Das Wort norcino hat im Volksmund allerdings nicht nur positive Bedeutung:

So wie man einen schlechten Chirurgen im Deutschen schon mal als Metzger beschimpft, tut man das Gleiche in Italien mit einem verächtlichen

che norcino!

Mit dem lokalen Vorkommen des Tartufo nero konkurriert Norcia unentwegt (und unentschieden) mit der weißen Edelknolle Tuber magnatum aus →Alba. Trüffel wachsen, wie praktisch alle Waldpilze, in Symbiose mit Bäumen. Je nach Baumart variieren Farbe und Geschmack. In den Wäldern um Norcia, zwischen 500 und 700m Meershöhe, bekommen die schwarzen Knollen mitunter leichte Süße, weshalb man sie auch tartufo dolce nennt. Norcia nimmt für die schwarze Trüffel in Italien eine so wichtige Rolle ein wie das Périgord in Frankreich (→Périgueux). Im Deutschen werden schwarze Trüffel als Périgord-Trüffel zusammengefasst, während man die weiße Schwester generell als Piemont-Trüffel bezeichnet.

Tartufo Nero di Norcia

Jedenfalls sind die Spaghetti alla norcina mit Knoblauch, Sardellen und frisch darübergehobeltem tartufo nero ein Genuss, der sich vor nichts zu verstecken braucht.

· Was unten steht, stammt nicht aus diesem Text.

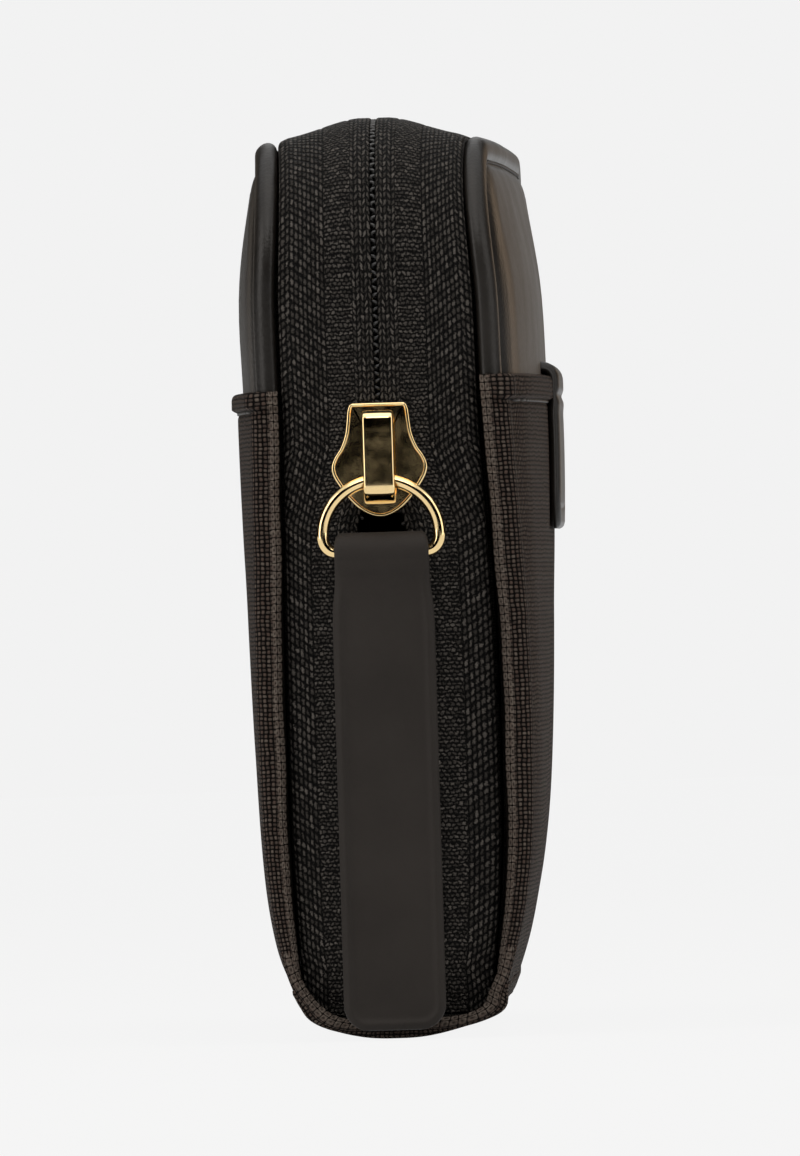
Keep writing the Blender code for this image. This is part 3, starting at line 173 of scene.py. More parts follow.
def zip_path(distance):
    """Points (y, z) and outward normals along the zip from its near foot, as arrays."""
    distance = np.asarray(distance, float)
    leg = CORNER_Z - TAPE_BOTTOM_Z
    quarter = CORNER_RADIUS * math.pi / 2
    top = 2 * CORNER_Y
    first = np.clip((distance - leg) / CORNER_RADIUS, 0, math.pi / 2)
    second = np.clip((distance - leg - quarter - top) / CORNER_RADIUS, 0, math.pi / 2)
    angle = first + second
    out_y, out_z = -np.cos(angle), np.sin(angle)
    along_top = np.clip(distance - leg - quarter, 0, top)
    after = np.clip(distance - leg - 2 * quarter - top, 0, None)
    before = np.clip(leg - distance, 0, None)
    y = -CORNER_Y + along_top + CORNER_RADIUS * out_y
    z = CORNER_Z + CORNER_RADIUS * out_z - before - after
    return y, z, out_y, out_z


ZIP_LENGTH = 2 * (CORNER_Z - TAPE_BOTTOM_Z) + CORNER_RADIUS * math.pi + 2 * CORNER_Y


def swept(side, distance, x, height):
    """Row-frame points of a zip section: x from the middle plane, height above the path."""
    y, z, out_y, out_z = zip_path(distance)
    share = np.minimum(np.asarray(x) / 0.0095, 1.0)
    spread = share * bow(y, z) + share ** 2 * 0.75 * splay(side, y, z)
    return np.stack([side * (x + spread), y + out_y * height, z + out_z * height], axis=-1)


# Mesh building

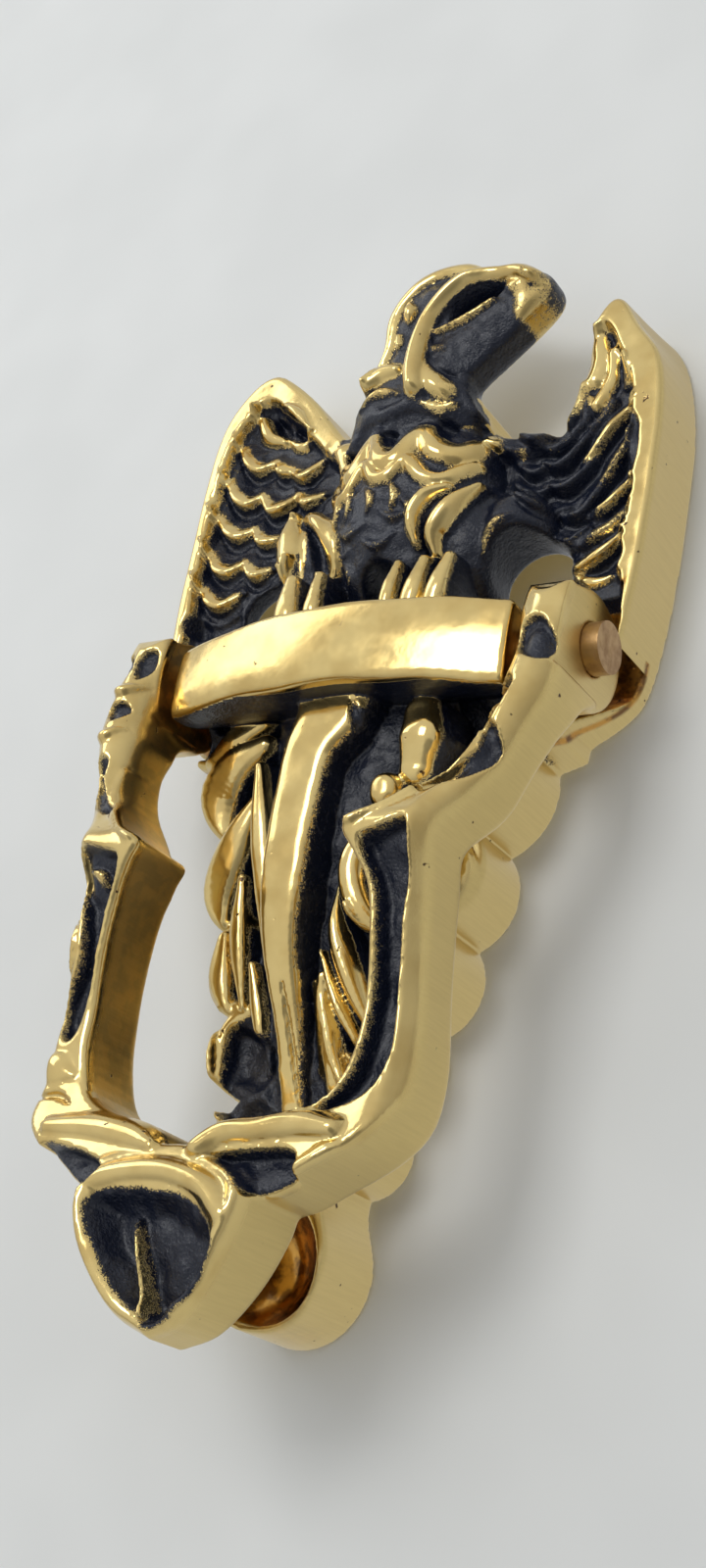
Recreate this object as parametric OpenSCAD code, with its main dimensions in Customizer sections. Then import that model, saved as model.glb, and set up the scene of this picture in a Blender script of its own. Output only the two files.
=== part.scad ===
// Cast brass eagle door knocker: a hollow-backed eagle plate, a swinging knocker on a hinge rod.
// X runs to the right seen from the front, Z is up, and the front faces -Y.
// The plate's back lies in the plane Y = 0, and the hinge axis is level with Z = 0.
// "depth" is the distance forward of the door, so a depth of d is at Y = -d.

/* [Eagle plate] */
// Half the width across the wings
wing_half_w = 50.5; // [50:0.1:52]
// Height of the polished rim round the wings
rim_depth = 15.5; // [15:0.1:16.5]
// Height of the feathered field inside the rim
field_depth = 12; // [11:0.1:13]
// Thickness of metal in front of the hollow back
skin = 4.5; // [4:0.1:5]
// Front of the head
head_front = 25; // [24:0.1:26]
// Back of the head, which stands clear of the door
head_back = 13; // [12:0.1:14]

/* [Hinge] */
// Radius of the hinge rod
rod_r = 4.5; // [4.2:0.05:4.6]
// Distance of the hinge axis from the door
axis_depth = 18; // [17.8:0.1:18.2]
// Overall length of the rod
rod_len = 97; // [96:0.5:98]
// Running clearance round the rod in the ears
rod_clear = 0.06; // [0.03:0.01:0.1]
// Length of the hinge band across the plate
band_len = 71; // [70:0.5:71]
// Height of the hinge band
band_h = 15; // [14:0.5:15.5]
// Front of the band at its middle
band_front = 32.8; // [32:0.1:33]

/* [Knocker] */
// Distance between the ears' inner faces
ear_gap = 75; // [74:0.5:75]
// Distance between the ears' outer faces
ear_span = 91; // [90:0.5:92]
// Radius of the ears behind the rod
ear_r = 10.5; // [9.5:0.1:10.5]
// Radius of the ground reliefs that clear the ears
relief_r = 14.6; // [14.4:0.1:14.8]
// Radius of the strike boss
boss_r = 3.6; // [3:0.1:4]
// Centre of the strike boss above the hinge
boss_z = -91.8; // [-92.3:0.1:-91.3]
// Gap between the boss and the plate at rest
strike_gap = 0.3; // [0.2:0.05:0.4]

/* [Fixing] */
// Radius of the tapped holes' walls, for M6
tap_r = 2.5; // [2.4:0.05:2.6]
// Depth of the tapped holes
tap_len = 12; // [10:0.5:12]
// Distance between the two tapped holes
tap_pitch = 90; // [88:1:92]
// Height of the upper hole
tap_top_z = 40; // [39:0.5:41]
// Radius of the bosses round the tapped holes
tap_boss_r = 6.5; // [6:0.1:7]
// Length of the bosses round the tapped holes
tap_boss_len = 20; // [16:1:20]

/* [Hidden] */
$fn = 64;
eps = 0.01;
brass = "goldenrod";
brass_dark = "darkgoldenrod";

// Side feather lobes below the wings: [x, z, radius], from the top down
lobes = [[20, -17, 13], [17.5, -36, 10.8], [14.5, -52, 9.8], [11, -67, 9], [8, -81, 8]];
// The round tip at the bottom: [x, z, radius]
tip = [0, -101.5, 12];
// Tail between its lobes, right half
tail_half = [[0, 0], [21, 0], [22, -17], [18, -36], [15, -52], [12, -67], [9, -81], [9.5, -97], [0, -100]];
// Root of the neck, which joins the head to the plate
neck_root = [[13, 50], [13, 57], [-13.5, 58], [-12, 50]];
// Arched openings beside the legs: centre from the middle, height of the arch's centre, radius
arch = [28.4, 19.8, 6.9];
// Arched opening between the legs: height of the arch's centre, radius
middle_arch = [19, 4];
// Height that the arches start from, behind the hinge band
arch_foot = 7.5;
// Hollows behind the tail feather and behind the breast, right halves, and their depths
hollow_feather = [[0, -16], [5, -16], [4, -50], [0, -50]];
hollow_feather_depth = 20;
hollow_breast = [[0, 27], [12, 27], [13, 44], [9, 52], [0, 52]];
hollow_breast_depth = 16;
// Dished hollow in the tip's front: radius of the ball, and its centre in front of the rim
dish_r = 11.5;
dish_forward = 9;
// Hollow behind the tip: wall round it, and depth
tip_wall = 5;
tip_hollow_depth = 6;
// Plan radius of the hinge band, and the depth of its back
bow_r = 117;
band_back = 7;
// Length of each ear relief, and its centre outside the band's end
relief_len = 12.4;
relief_out = 6.2;
// Length of the strike boss, and the facets of the band's bow
boss_len = 15;
bow_facets = 200;
// More than any front's depth
beyond = 50;

// Right wing with the U-shaped notch beside the head, from its lower corner anticlockwise
wing_right = [
    [0, -14], [34, -13], [38, -9], [42, -6.5], [46, -3], [48, 2], [49.3, 11], [50, 20],
    [wing_half_w, 32], [50.4, 46], [49.6, 56], [47.8, 64], [45.2, 70], [42, 74.6], [38.8, 76.8],
    [36, 75.6], [33.6, 70.5], [32.2, 64], [31.8, 57], [30.3, 52.2], [27, 49.4], [22.5, 49], [18, 50.3],
    [14.5, 53.5], [13, 58], [0, 60]
];
// Left wing, which is fuller beside the neck
wing_left = [
    [0, -14], [-34, -13], [-38, -9], [-42, -6.5], [-46, -3], [-48, 2], [-49.3, 11], [-50, 20],
    [-wing_half_w, 32], [-50.4, 46], [-50.2, 57], [-49, 65], [-46.4, 70.5], [-42.4, 75],
    [-38, 76.2], [-33, 73], [-27, 67.5], [-21.5, 61], [-17, 56.5], [-13.5, 58], [0, 60]
];
// Feathered field of the right wing, inside its rim
field_right = [
    [33, -6], [46.8, 3], [47, 15], [46.5, 24], [46.2, 34], [44.8, 45], [44, 54], [41.8, 61],
    [37.6, 70], [35, 70], [31, 66], [29, 56], [26, 47], [16, 46], [13.5, 24], [20, 2]
];
// Feathered field of the left wing, inside its rim
field_left = [
    [-33, -6], [-46, 8], [-47, 20], [-47.3, 34], [-46.5, 48], [-44.5, 58], [-41, 67],
    [-36.5, 71], [-27, 61], [-19, 52], [-15.5, 46], [-13.5, 24], [-20, 2]
];
// Hollow behind the right wing
hollow_right = [
    [14, 16], [44.5, 16.5], [46, 34], [45, 50], [42, 62], [37.5, 68], [37, 52], [31, 43.5], [14, 42]
];
// Hollow behind the left wing
hollow_left = [
    [-14, 16], [-44.5, 16.5], [-46, 34], [-45, 50], [-42, 62], [-36.5, 69], [-24, 55], [-14, 44]
];
// Hollow behind the tail, between the webs at the hinge and the tip
hollow_tail = [[0, -14], [24, -17], [20, -34], [13, -52], [7, -74], [0, -80]];
// Head and neck, turned to the right
head_outline = [
    [13, 52], [12.6, 57], [12.3, 61.2], [17.5, 66.3], [23.5, 72], [26.8, 76.2], [26.8, 79.6], [23.5, 82.2],
    [17.8, 82.8], [14.2, 84.8], [9.5, 87], [3, 87.6], [-2.5, 86], [-6, 82.2], [-8, 76.5], [-7.6, 70.5],
    [-8.8, 65.5], [-11, 60], [-13.5, 57], [-12, 50]
];
// Front of the neck, breast, legs and tail as seen from the side: [depth, z]
core_profile = [
    [4, 60], [16, 60], [20, 54], [23, 44], [24.5, 34], [23, 24], [22, 14], [24, 8], [24, -8],
    [26.5, -12], [26.5, -38], [24, -52], [18.5, -66], [14, -78], [4, -84]
];
// Breast, legs and tail feathers as seen from the front, right half
core_half = [
    [0, 60], [10, 58], [14, 50], [19, 40], [18, 28], [14, 18], [19, 8], [21, -8], [16, -22],
    [8, -40], [7, -60], [7, -84], [0, -84]
];
// Knocker as seen from the front, right half, from the inner top of the ear round
arm_outer = [
    [45.5, 8], [46.2, 0], [46.6, -8], [46, -14], [44, -20], [41, -28], [36.8, -36], [34.8, -42],
    [34.2, -50], [34.6, -62], [35.4, -74], [34.6, -83], [31, -89.5], [24, -94.5], [16, -98.5], [0, -99]
];
arm_inner = [
    [0, -93], [3, -92.5], [6.5, -88.5], [10, -87], [17, -85.8], [23, -82], [26, -75], [26.4, -66],
    [26, -57], [24.6, -49], [22.5, -45], [20.3, -40.5], [26, -37], [32.5, -29.5], [36, -21],
    [36.5, -15], [ear_gap / 2, -9], [ear_gap / 2, 8]
];
// Leaf-shaped finial as seen from the front, right half
finial_half = [
    [0, -93], [9, -93], [14.6, -95], [15.6, -100], [14, -106], [10.6, -112], [6, -117], [0, -119.5]
];
// Knocker as seen from the side: [depth, z], down the front and up the back
knocker_profile = [
    [16, 8], [30, 7], [31.2, 0], [33.5, -9], [35.5, -19], [36.5, -27], [39.5, -34], [44, -40.5],
    [43, -44], [40.5, -49], [39.2, -58], [37.5, -68], [37.5, -80], [40, -88], [44.5, -95],
    [46.5, -101.5], [45, -107], [41.5, -114], [38, -119.5],
    [28.5, -119.5], [28, -104], [26.5, -92], [23.5, -84], [23.5, -76], [25, -65], [26, -55], [27, -47],
    [29.5, -41], [26.5, -37.5], [23.5, -33], [23.8, -26], [22, -18], [18.5, -11], [14, -7]
];

// Turns a front view (x, z) into a solid between two depths
module forward(from, to) {
    translate([0, -from, 0]) rotate([90, 0, 0]) linear_extrude(to - from) children();
}

// Turns a side view (depth, z) into a solid from -half_w to half_w
module across(half_w) {
    translate([-half_w, 0, 0]) rotate([90, 0, 90]) linear_extrude(2 * half_w) mirror([1, 0]) children();
}

// Cylinder along X about the hinge axis
module about_hinge(r, length) {
    translate([-length / 2, -axis_depth, 0]) rotate([0, 90, 0]) cylinder(r = r, h = length);
}

// A right half outline and its mirror image
module both_halves(half) {
    polygon(half);
    mirror([1, 0]) polygon(half);
}

module tail_outline() {
    for (lobe = lobes) {
        for (side = [-1, 1]) translate([side * lobe[0], lobe[1]]) circle(r = lobe[2]);
    }
    translate([tip[0], tip[1]]) circle(r = tip[2]);
    both_halves(tail_half);
}

// Outer wall and feathered front
module plate_blank() {
    forward(0, rim_depth) difference() {
        union() {
            polygon(wing_right);
            polygon(wing_left);
            tail_outline();
        }
        polygon(field_right);
        polygon(field_left);
    }
    forward(0, field_depth) {
        intersection() {
            polygon(field_right);
            polygon(wing_right);
        }
        intersection() {
            polygon(field_left);
            polygon(wing_left);
        }
    }
    intersection() {
        forward(0, beyond) both_halves(core_half);
        across(beyond) polygon(core_profile);
    }
    forward(head_back, head_front) polygon(head_outline);
    forward(skin, head_back + eps) polygon(neck_root);
}

// An opening with a round top, from the arches' foot up
module arched(z, r) {
    translate([0, z]) circle(r = r);
    translate([-r, arch_foot]) square([2 * r, z - arch_foot]);
}

// Through-openings between the legs and beside them
module pierced_openings() {
    forward(-eps, beyond) {
        for (side = [-1, 1]) translate([side * arch[0], 0]) arched(arch[1], arch[2]);
        arched(middle_arch[0], middle_arch[1]);
    }
}

module hollow_back() {
    forward(-eps, field_depth - skin) {
        polygon(hollow_right);
        polygon(hollow_left);
    }
    forward(-eps, rim_depth - skin) both_halves(hollow_tail);
    forward(rim_depth - skin - 2 * eps, hollow_feather_depth) both_halves(hollow_feather);
    forward(-eps, hollow_breast_depth) both_halves(hollow_breast);
    forward(-eps, tip_hollow_depth) translate([tip[0], tip[1]]) circle(r = tip[2] - tip_wall);
}

// Polished band that carries the rod, bowed forward and rounded top and bottom
module hinge_band() {
    intersection() {
        translate([0, bow_r - band_front, -band_h / 2]) cylinder(r = bow_r, h = band_h, $fn = bow_facets);
        about_hinge(band_front - axis_depth, band_len);
        translate([-band_len / 2, -beyond, -band_h / 2]) cube([band_len, beyond, band_h]);
    }
    translate([-band_len / 2, -axis_depth, -band_h / 2]) cube([band_len, axis_depth - band_back, band_h]);
}

module backplate() color(brass) {
    difference() {
        union() {
            difference() {
                plate_blank();
                pierced_openings();
                hollow_back();
            }
            hinge_band();
            for (z = [tap_top_z, tap_top_z - tap_pitch]) {
                translate([0, 0, z]) rotate([90, 0, 0]) cylinder(r = tap_boss_r, h = tap_boss_len);
            }
        }
        about_hinge(rod_r, ear_gap);
        for (side = [-1, 1]) {
            translate([side * (band_len / 2 + relief_out), 0, 0]) about_hinge(relief_r, relief_len);
        }
        for (z = [tap_top_z, tap_top_z - tap_pitch]) {
            translate([0, eps, z]) rotate([90, 0, 0]) cylinder(r = tap_r, h = tap_len + eps);
        }
        // Dished hollow in the front of the tip
        translate([tip[0], -rim_depth - dish_forward, tip[1]]) sphere(r = dish_r);
    }
}

module knocker() color(brass) {
    difference() {
        union() {
            intersection() {
                forward(0, beyond) {
                    both_halves(concat(arm_outer, arm_inner));
                    both_halves(finial_half);
                }
                across(beyond) polygon(knocker_profile);
            }
            for (side = [-1, 1]) {
                translate([side * (ear_gap + ear_span) / 4, 0, 0])
                    about_hinge(ear_r, (ear_span - ear_gap) / 2);
            }
            translate([0, -rim_depth - strike_gap, boss_z])
                rotate([90, 0, 0]) cylinder(r = boss_r, h = boss_len);
        }
        about_hinge(rod_r + rod_clear, rod_len);
    }
}

module hinge_rod() color(brass_dark) about_hinge(rod_r, rod_len);

backplate();
knocker();
hinge_rod();
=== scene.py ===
"""Antique brass eagle door knocker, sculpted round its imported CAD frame.

Everything is in the row frame: X right, Z up, the front faces -Y and the back lies in Y = 0.
The sculpting works in millimetres, in front view (x, z), with "depth" the distance forward of the door.
"""

import math

import bpy
import numpy as np
import openvdb
from mathutils import Matrix, Vector


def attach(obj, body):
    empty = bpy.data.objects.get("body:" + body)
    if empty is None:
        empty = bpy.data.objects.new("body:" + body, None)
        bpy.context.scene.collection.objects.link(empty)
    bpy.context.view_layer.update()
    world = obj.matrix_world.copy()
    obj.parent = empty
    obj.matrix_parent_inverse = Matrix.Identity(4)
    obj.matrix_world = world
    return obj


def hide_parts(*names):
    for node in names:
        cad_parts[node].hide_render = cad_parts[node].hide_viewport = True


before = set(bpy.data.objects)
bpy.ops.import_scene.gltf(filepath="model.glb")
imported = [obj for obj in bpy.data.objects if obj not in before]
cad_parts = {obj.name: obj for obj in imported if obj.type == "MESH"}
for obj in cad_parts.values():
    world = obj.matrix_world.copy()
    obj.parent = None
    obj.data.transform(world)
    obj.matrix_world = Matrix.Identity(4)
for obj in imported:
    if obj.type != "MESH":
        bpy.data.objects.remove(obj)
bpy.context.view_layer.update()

MM = 0.001
PITCH = 0.42  # sculpting grid, mm
BAND = 3.0  # grid steps of distance kept on each side of a surface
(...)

blühende Linsenfelder bei Castelluccio

Lenticchia di Castelluccio di Norcia

Auf fast 1500m Meereshöhe liegt über Norcia der Ortsteil Castelluccio. Dort, im Parco Nazionale dei Monti Sibillini, wird die Lenticchia di Castelluccio di NorciaIGP angebaut, eine Linsensorte mit mehreren Farbvarianten in Blüte und Samenkern. Während der Linsenblüte im Frühsommer verwandelt sich die Hochebene in einen bunten Flickenteppich. Der europäische Anbau von Lens culinaris spielt im Weltmaßstab eine unbedeutende Rolle. Dennoch haben sich, wie hier, kleine geografische Nischen erhalten, in denen Linsen mit besonderer Qualität geerntet werden. In Frankreich ist →Le Puy-en-Velay für seine grüne Linsenvarietät berühmt.